WRITTEN EXERCISE: Report the count of lines containing the word "caption" in the entries below, and nothing more.

GIVEN RECORDS:
════

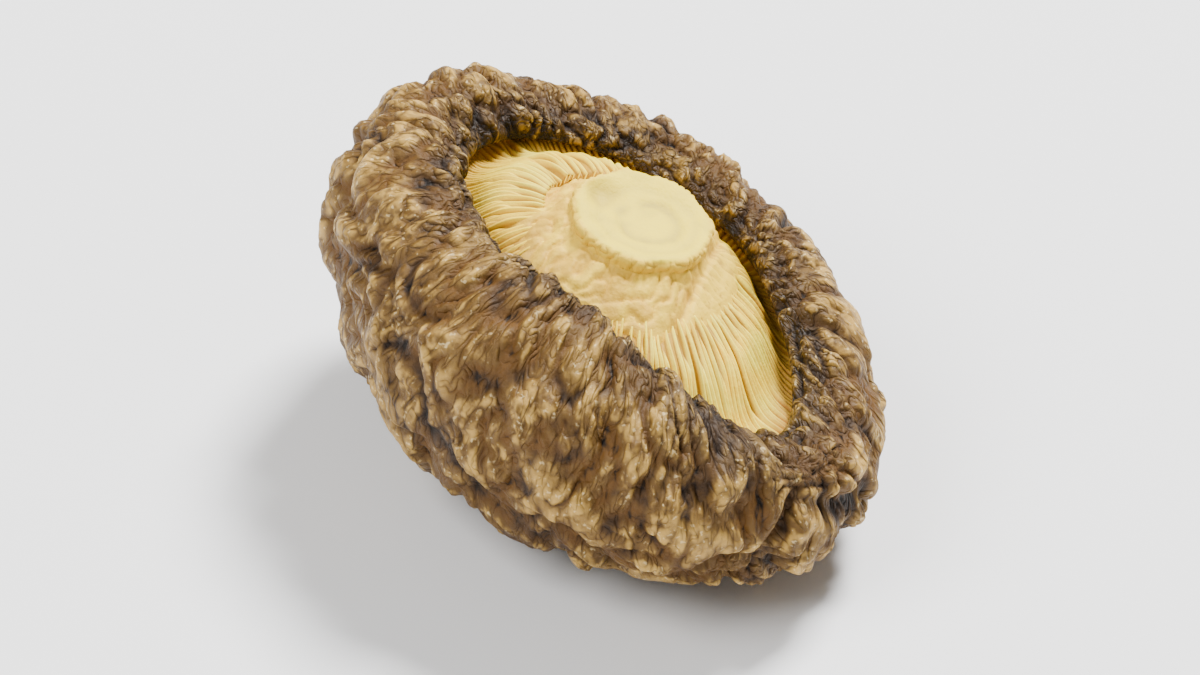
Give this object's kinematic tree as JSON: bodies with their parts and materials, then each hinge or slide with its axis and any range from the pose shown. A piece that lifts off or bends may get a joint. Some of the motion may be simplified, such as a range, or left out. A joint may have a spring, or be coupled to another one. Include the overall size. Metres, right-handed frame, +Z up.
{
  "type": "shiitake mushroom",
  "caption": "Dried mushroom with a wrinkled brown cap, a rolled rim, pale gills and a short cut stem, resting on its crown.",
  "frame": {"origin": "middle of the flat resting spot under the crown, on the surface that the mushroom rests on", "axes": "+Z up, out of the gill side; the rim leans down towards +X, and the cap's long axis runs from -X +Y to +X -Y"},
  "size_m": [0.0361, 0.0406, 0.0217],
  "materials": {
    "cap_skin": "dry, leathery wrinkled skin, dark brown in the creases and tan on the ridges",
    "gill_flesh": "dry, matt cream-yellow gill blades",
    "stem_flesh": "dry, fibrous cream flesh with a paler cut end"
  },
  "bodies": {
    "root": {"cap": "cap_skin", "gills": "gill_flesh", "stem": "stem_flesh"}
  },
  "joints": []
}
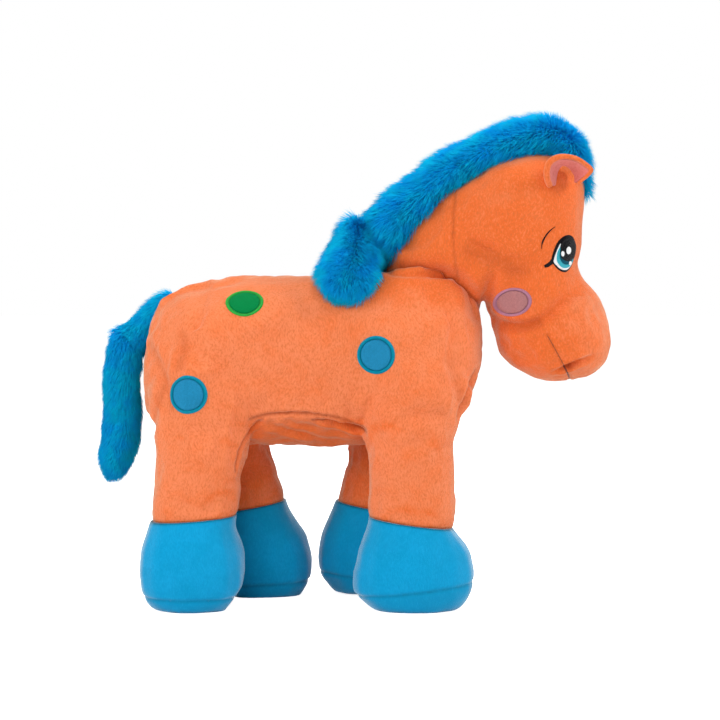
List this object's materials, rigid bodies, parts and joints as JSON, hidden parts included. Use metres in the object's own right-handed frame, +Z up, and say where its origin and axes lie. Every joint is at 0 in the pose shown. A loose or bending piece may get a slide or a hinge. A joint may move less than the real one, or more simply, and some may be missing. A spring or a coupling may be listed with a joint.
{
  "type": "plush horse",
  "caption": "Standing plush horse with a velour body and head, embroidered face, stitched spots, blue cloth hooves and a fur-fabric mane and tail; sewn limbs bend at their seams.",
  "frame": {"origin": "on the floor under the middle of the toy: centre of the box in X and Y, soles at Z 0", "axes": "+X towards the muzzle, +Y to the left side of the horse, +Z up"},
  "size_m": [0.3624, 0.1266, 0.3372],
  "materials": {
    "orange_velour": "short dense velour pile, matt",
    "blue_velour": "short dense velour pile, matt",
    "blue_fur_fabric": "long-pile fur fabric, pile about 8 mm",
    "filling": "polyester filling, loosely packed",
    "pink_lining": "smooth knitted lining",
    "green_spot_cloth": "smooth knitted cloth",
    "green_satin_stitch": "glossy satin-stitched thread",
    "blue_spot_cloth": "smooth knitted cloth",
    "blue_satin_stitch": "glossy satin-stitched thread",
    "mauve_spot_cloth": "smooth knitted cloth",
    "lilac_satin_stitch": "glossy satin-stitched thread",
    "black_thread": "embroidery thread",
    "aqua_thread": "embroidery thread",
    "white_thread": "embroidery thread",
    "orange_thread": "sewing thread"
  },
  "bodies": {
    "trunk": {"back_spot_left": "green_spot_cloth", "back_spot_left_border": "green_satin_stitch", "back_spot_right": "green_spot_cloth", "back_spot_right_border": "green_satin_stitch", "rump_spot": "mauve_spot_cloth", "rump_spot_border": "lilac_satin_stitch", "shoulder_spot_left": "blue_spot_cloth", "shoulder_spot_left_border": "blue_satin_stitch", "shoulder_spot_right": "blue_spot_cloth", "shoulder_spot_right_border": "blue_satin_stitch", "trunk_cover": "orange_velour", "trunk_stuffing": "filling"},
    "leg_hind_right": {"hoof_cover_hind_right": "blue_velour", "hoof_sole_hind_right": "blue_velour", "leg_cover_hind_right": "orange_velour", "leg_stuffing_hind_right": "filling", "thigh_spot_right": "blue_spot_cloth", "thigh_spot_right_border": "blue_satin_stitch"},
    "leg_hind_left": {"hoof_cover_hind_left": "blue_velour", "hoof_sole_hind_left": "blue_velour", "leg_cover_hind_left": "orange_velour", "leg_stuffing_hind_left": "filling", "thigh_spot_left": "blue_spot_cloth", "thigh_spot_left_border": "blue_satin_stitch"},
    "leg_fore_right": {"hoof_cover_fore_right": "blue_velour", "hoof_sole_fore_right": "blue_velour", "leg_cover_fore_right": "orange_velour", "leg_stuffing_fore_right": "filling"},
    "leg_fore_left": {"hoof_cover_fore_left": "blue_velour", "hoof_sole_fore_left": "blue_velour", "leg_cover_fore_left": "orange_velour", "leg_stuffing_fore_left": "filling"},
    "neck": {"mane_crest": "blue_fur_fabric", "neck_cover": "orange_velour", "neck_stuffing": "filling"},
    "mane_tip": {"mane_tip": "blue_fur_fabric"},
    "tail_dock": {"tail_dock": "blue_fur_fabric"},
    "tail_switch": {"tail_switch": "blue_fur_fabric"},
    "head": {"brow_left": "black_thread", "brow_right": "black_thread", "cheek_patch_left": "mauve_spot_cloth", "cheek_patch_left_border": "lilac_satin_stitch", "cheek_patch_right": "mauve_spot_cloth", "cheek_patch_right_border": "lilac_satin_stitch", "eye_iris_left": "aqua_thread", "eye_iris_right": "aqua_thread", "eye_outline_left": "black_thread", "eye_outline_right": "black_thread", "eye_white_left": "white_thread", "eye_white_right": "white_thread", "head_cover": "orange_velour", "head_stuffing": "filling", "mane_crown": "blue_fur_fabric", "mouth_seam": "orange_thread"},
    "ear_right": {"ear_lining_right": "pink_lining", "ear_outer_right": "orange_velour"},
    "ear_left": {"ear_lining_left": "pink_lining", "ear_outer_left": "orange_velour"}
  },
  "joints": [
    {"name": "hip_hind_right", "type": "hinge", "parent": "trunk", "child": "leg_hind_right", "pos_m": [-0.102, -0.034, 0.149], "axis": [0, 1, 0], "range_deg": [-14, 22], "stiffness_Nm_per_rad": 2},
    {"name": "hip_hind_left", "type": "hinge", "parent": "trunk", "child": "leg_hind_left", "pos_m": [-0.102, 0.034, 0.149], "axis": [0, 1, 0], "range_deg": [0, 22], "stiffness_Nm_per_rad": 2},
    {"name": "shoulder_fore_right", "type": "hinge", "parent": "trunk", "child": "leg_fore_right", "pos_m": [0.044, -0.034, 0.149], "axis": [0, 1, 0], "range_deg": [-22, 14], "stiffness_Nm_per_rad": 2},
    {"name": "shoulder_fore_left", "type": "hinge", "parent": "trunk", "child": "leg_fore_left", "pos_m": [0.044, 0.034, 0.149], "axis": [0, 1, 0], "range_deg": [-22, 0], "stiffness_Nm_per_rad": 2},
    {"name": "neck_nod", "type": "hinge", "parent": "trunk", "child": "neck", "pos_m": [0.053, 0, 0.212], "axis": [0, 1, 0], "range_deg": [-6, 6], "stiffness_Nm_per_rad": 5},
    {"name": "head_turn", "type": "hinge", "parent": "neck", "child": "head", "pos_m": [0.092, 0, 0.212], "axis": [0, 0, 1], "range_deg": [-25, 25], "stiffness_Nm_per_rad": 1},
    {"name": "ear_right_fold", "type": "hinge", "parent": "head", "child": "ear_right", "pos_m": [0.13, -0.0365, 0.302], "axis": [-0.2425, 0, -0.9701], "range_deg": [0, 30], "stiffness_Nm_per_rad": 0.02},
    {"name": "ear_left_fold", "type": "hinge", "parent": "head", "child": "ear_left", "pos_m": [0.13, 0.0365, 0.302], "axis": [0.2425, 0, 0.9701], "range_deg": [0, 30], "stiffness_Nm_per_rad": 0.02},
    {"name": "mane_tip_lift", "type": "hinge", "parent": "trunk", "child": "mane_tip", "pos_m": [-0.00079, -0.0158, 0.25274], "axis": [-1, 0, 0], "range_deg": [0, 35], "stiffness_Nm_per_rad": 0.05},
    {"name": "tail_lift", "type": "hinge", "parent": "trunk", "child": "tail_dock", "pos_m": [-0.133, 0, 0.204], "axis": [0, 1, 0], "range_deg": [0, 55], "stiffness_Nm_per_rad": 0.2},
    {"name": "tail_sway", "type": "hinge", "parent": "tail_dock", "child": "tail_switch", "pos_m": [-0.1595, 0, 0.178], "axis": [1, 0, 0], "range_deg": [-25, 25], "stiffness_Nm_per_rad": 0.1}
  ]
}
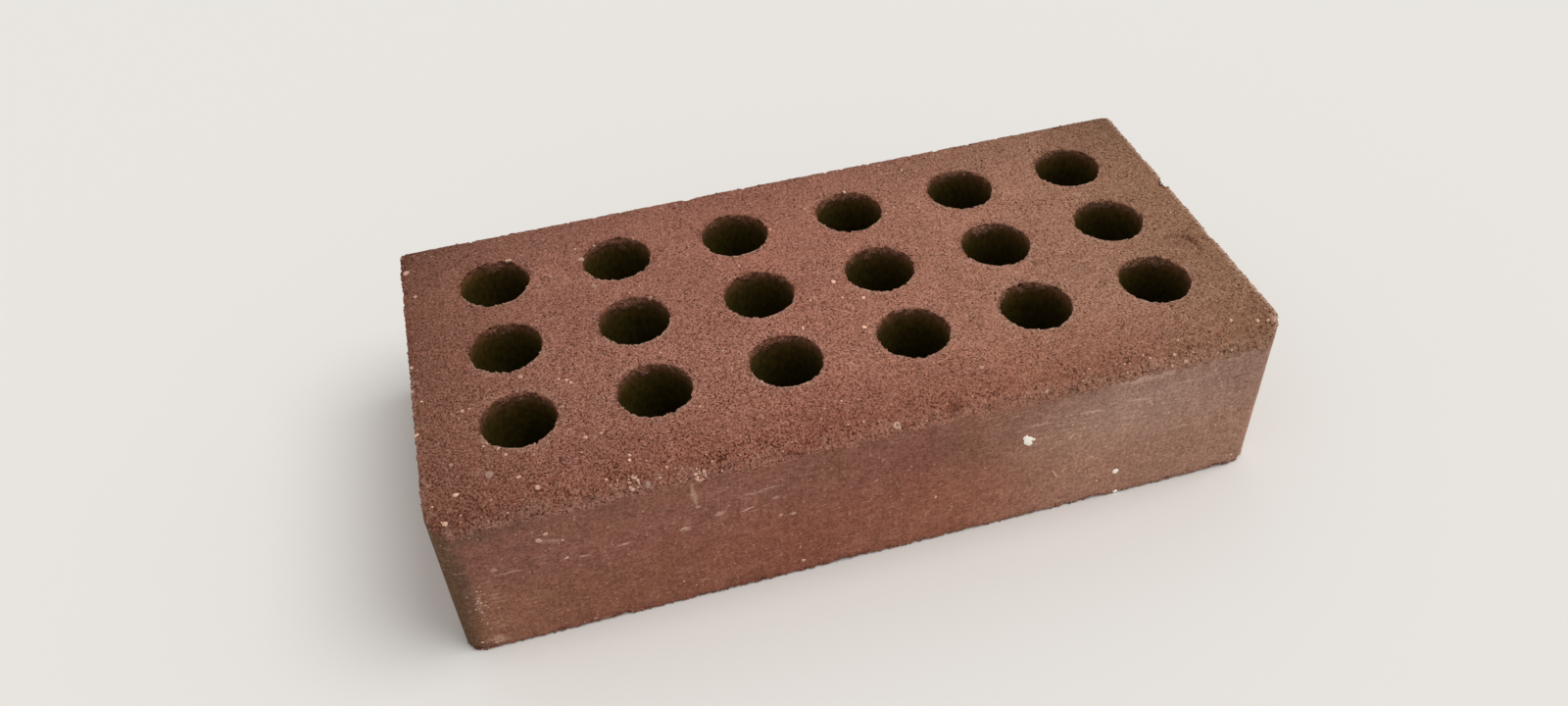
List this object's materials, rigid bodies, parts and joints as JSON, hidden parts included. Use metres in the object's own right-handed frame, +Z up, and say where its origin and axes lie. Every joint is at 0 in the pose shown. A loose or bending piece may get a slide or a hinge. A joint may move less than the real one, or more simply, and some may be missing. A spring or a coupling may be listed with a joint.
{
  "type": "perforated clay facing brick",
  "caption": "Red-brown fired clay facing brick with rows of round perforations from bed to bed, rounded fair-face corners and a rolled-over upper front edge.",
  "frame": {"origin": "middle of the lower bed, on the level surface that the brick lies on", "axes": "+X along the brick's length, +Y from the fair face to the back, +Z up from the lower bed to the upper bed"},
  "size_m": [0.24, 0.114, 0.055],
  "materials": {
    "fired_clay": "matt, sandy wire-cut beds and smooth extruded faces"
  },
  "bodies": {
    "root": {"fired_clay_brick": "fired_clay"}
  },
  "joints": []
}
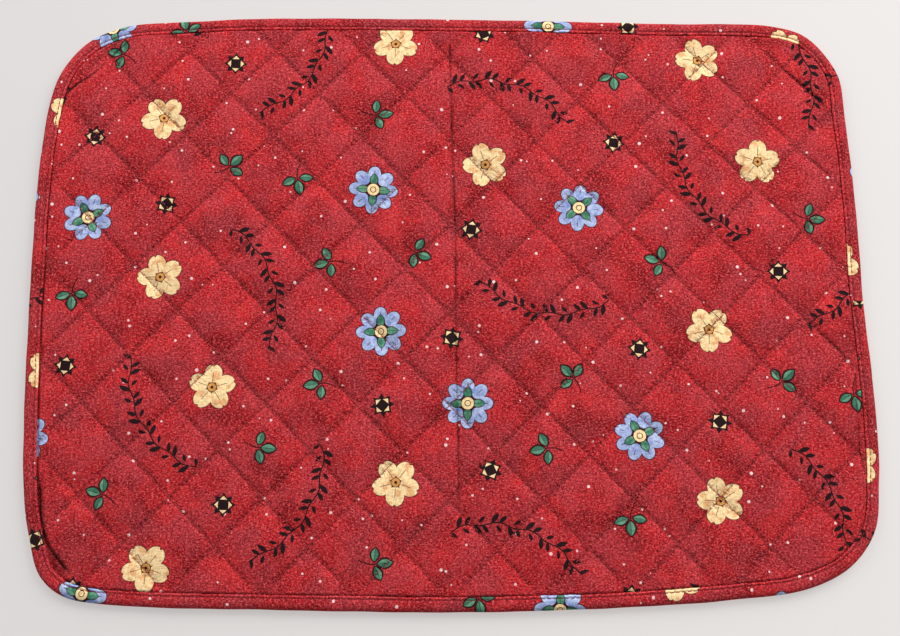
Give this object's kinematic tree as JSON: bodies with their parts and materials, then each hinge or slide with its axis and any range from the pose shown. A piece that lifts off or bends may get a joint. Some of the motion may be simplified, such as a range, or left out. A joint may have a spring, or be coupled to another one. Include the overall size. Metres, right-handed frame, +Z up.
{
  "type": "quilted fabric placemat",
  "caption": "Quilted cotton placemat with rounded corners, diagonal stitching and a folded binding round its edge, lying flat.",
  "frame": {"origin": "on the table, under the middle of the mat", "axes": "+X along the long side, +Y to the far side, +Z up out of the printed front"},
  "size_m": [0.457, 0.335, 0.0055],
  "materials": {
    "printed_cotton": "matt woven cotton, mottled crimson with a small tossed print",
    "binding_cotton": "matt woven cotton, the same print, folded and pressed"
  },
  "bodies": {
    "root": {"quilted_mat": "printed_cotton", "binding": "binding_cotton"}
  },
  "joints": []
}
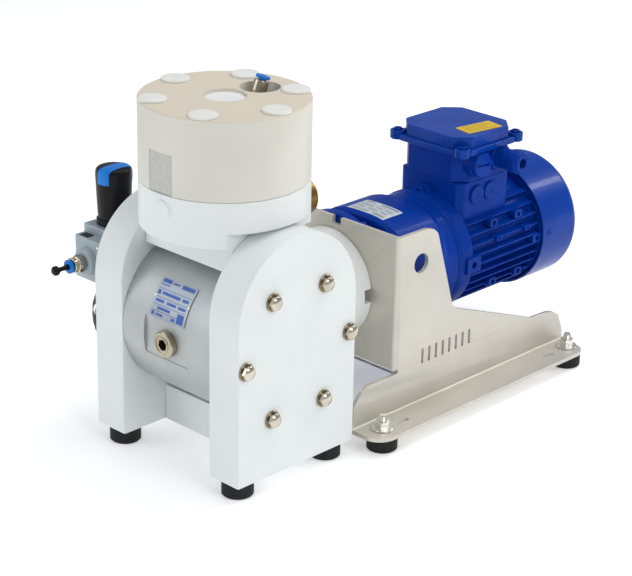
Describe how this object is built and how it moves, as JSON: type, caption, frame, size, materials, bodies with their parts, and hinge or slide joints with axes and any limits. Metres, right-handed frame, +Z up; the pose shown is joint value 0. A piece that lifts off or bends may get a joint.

════

COMPLETE OUTPUT: 5